Ojos transparentes (Fort Kochi, Kerala)



            



         
           Mi sombra sobre la pared en ruina se desliza en el atardecer  entre calles  de lienzos de estuco envejecido;  las pupilas se infiltran  buscando los signos de la mar de luz que rompe azul en las escamas del  muro desconchado, aquí;  allí los ojos transparentes estiran el tiempo ocre callado en arritmias de cal sucia.  
 
          Recorriendo  estas marcas de declive y desperfecto de muchas casas, el visor de la cámara fotográfica absorbe como un alimento espiritual cada centímetro cuadrado del pasado; se detiene ante el escombro insumiso de una pequeña ventana: el ojo ve la pintura blanca cuarteada del único postigo, los ángulos alterados de su estructura, el abandono  del hueco que sirvió­­— ¿a quién?—para mirar la calle, y a ésta para mirar adentro.  Entonces, desde el encuadre, cierro el instante del cuadrado digital y de rebote veo mi  sombra como  reverso de lo que pretendo ver. Esa duda de mí retorna al espejismo que había presentido: eres desde lo que tú ves.
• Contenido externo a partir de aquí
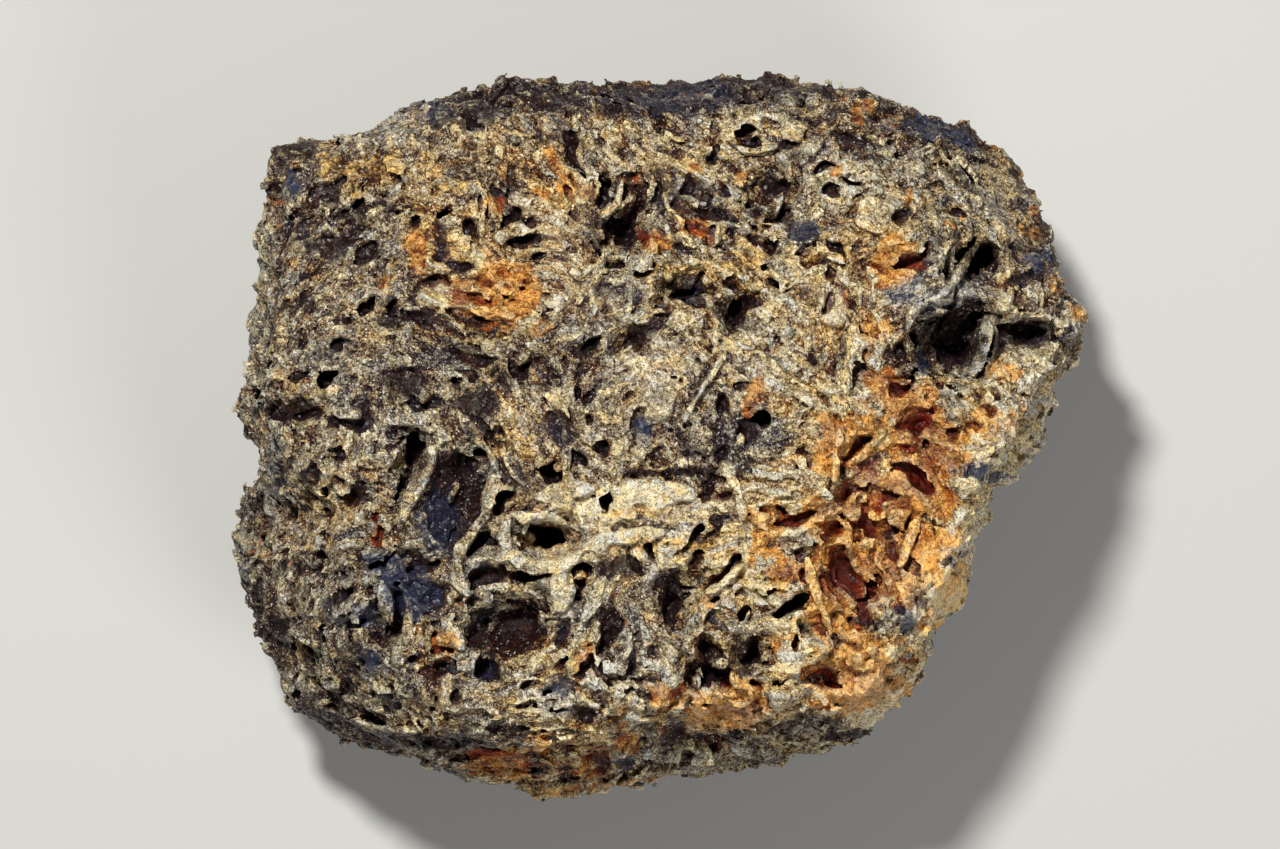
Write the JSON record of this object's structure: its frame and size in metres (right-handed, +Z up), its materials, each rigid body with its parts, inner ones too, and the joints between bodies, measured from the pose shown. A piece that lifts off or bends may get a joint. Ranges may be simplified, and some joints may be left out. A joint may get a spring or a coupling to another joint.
{
  "type": "anglesite specimen",
  "caption": "Loose cavernous lump of intergrown anglesite blades with open vugs, lead-grey patches and rust-stained hollows, lying on its broken underside.",
  "frame": {"origin": "middle of the plan box, on the plane that the specimen rests on", "axes": "+Z up, out of the cellular face; +Y towards the dark upper edge of that face; +X towards its large vugs"},
  "size_m": [0.0862, 0.0734, 0.0442],
  "materials": {
    "anglesite": "granular tan and grey anglesite with a greasy to adamantine glint, blue-grey to black lead mineral, orange to rust iron stain and dark open vugs"
  },
  "bodies": {
    "root": {"anglesite_specimen": "anglesite"}
  },
  "joints": []
}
         Palpo la filigrana de mi silueta roja —que es como abrir otra ventana en destrucción constante subiendo hacia el visor— y  en ella reconozco mis desconchados urgentes: mi figura en la calle india de  Fort Kochi pegada como un cartel efímero, el fútil afán de evaluar lo real mediante  el artilugio electrónico, la insustancial apetencia de conservar el beso texturado de la confusión. 

  
         Estoy ciego; solo me puedo ver desde el alero donde el viento y la lluvia han acumulado en las tejas un silencioso pulso rojinegro. En la penumbra, bajo las  trabajadas vigas centenarias, sobresale una estrella judía que ya solo es yeso abandonado a la especia y  a la salazón.  Mientras el obturador confirma  imágenes otros tactos vienen a ayudar al invidente: cierto poste de cemento rotundamente inclinado al que aligeran anchos orificios en un campo de grises secos anuncia  números pincelados de aullidos amarillos. Delante de los celajes de  antigua tierra emborronada  figuras de color de bronce oscuro se agitan en torno a un gran camión multicolor que festeja a  Sarasvati, la divina esposa de Brahmma.

       Hombres  de sombra vieja bajo cargas pesadas almacenan como insectos los aromas penetrantes de otros ultramares; una hilera caminante de  grandes sacos llenos  de tesoros pulverulentos y especiados se pierde en la penumbra de una angosta callejuela. Nubecillas de  polvo  recogen  en  sus vuelos la mentira de la luz y espejean sobre tendones mudos, y el oído atento oye las señales roncas del vientre de los barcos.